Information shown start
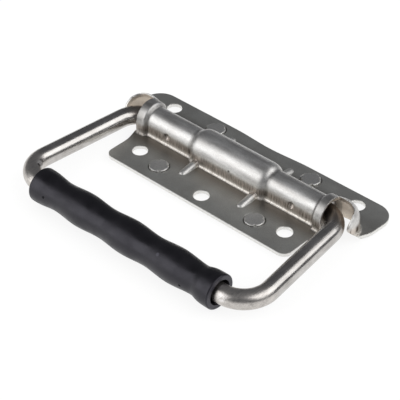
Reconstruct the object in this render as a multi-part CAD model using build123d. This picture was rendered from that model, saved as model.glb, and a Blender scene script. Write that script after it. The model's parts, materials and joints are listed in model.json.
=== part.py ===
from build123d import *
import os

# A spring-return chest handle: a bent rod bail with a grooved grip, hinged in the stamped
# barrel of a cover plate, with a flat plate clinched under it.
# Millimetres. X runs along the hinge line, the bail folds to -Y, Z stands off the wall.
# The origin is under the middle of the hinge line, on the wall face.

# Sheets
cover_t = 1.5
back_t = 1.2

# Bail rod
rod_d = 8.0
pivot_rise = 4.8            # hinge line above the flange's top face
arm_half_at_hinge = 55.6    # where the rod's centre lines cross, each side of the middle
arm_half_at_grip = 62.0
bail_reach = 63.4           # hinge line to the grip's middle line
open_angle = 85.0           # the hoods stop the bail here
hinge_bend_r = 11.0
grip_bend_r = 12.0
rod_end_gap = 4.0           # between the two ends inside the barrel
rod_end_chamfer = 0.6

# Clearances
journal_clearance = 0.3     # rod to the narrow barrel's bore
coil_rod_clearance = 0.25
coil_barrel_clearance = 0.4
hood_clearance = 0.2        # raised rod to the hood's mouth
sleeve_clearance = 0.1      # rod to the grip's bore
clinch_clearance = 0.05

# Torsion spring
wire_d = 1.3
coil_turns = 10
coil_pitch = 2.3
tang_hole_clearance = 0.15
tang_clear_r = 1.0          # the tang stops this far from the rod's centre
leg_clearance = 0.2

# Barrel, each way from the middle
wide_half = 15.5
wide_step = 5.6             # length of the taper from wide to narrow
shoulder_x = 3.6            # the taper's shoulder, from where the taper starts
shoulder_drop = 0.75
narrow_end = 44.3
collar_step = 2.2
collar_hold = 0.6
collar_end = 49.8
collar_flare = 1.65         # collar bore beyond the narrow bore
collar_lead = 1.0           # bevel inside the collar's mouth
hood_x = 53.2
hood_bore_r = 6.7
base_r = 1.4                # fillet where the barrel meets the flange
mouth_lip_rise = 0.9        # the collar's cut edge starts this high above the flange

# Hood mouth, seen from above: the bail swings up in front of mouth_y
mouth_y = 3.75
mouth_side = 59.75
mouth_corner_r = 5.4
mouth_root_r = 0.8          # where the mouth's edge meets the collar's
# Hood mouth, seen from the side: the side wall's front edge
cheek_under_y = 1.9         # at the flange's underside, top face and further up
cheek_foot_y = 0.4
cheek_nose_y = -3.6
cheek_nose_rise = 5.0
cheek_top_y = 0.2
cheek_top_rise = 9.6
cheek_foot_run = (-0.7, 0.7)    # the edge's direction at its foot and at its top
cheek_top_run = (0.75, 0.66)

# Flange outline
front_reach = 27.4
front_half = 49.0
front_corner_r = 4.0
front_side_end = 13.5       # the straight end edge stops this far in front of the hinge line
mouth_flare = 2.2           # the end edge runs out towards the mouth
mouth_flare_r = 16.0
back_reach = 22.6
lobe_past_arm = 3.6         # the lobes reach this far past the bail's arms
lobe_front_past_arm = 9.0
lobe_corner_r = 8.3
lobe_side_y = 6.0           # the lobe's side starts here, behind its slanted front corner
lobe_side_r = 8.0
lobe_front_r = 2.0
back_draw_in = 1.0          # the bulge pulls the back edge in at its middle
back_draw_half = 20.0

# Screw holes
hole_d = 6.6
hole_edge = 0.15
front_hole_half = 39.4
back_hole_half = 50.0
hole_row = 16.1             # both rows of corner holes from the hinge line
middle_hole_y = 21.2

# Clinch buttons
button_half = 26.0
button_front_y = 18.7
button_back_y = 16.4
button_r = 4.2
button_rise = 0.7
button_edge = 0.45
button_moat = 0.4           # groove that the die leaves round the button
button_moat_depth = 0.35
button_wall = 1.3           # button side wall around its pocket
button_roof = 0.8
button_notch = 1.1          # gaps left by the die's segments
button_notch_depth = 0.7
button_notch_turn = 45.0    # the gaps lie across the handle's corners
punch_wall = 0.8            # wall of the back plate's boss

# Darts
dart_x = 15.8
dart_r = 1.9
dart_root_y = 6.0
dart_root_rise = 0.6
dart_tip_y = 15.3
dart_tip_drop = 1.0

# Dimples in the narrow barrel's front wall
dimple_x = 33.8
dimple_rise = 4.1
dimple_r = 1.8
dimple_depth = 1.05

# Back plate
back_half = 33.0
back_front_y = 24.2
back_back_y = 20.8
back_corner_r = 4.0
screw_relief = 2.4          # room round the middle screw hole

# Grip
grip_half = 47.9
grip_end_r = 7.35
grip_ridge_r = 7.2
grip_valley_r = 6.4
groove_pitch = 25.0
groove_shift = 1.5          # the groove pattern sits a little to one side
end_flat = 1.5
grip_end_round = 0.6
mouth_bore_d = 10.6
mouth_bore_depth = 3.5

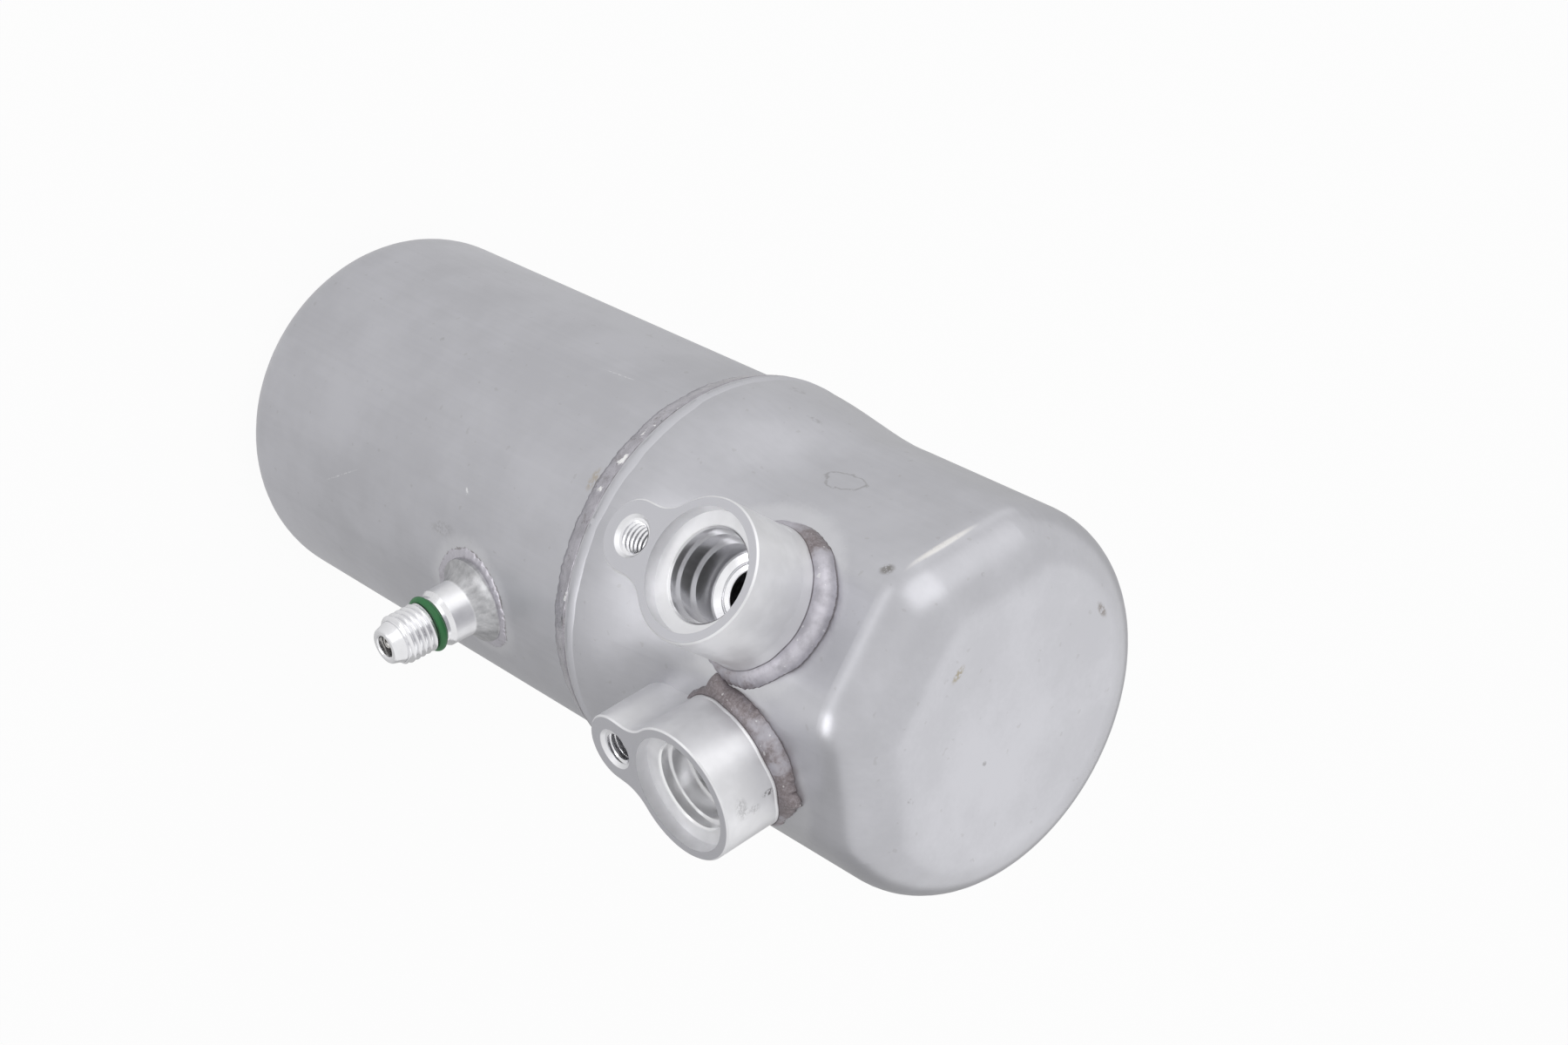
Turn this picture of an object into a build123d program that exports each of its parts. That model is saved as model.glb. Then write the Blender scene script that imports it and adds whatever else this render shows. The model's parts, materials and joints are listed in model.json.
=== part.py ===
Information shown end
→ Problem to solve:
Repeat exactly, please, each line from the beginning of the data through the line with "back_t = 1.2" in it, and only those lines.

→ Finished answer:
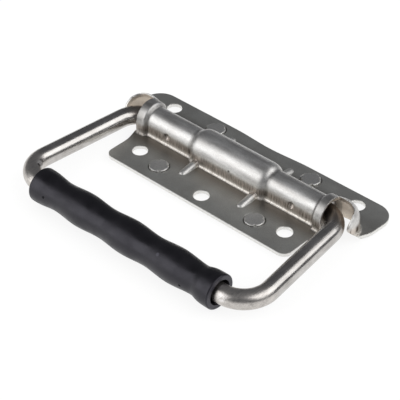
Reconstruct the object in this render as a multi-part CAD model using build123d. This picture was rendered from that model, saved as model.glb, and a Blender scene script. Write that script after it. The model's parts, materials and joints are listed in model.json.
=== part.py ===
from build123d import *
import os

# A spring-return chest handle: a bent rod bail with a grooved grip, hinged in the stamped
# barrel of a cover plate, with a flat plate clinched under it.
# Millimetres. X runs along the hinge line, the bail folds to -Y, Z stands off the wall.
# The origin is under the middle of the hinge line, on the wall face.

# Sheets
cover_t = 1.5
back_t = 1.2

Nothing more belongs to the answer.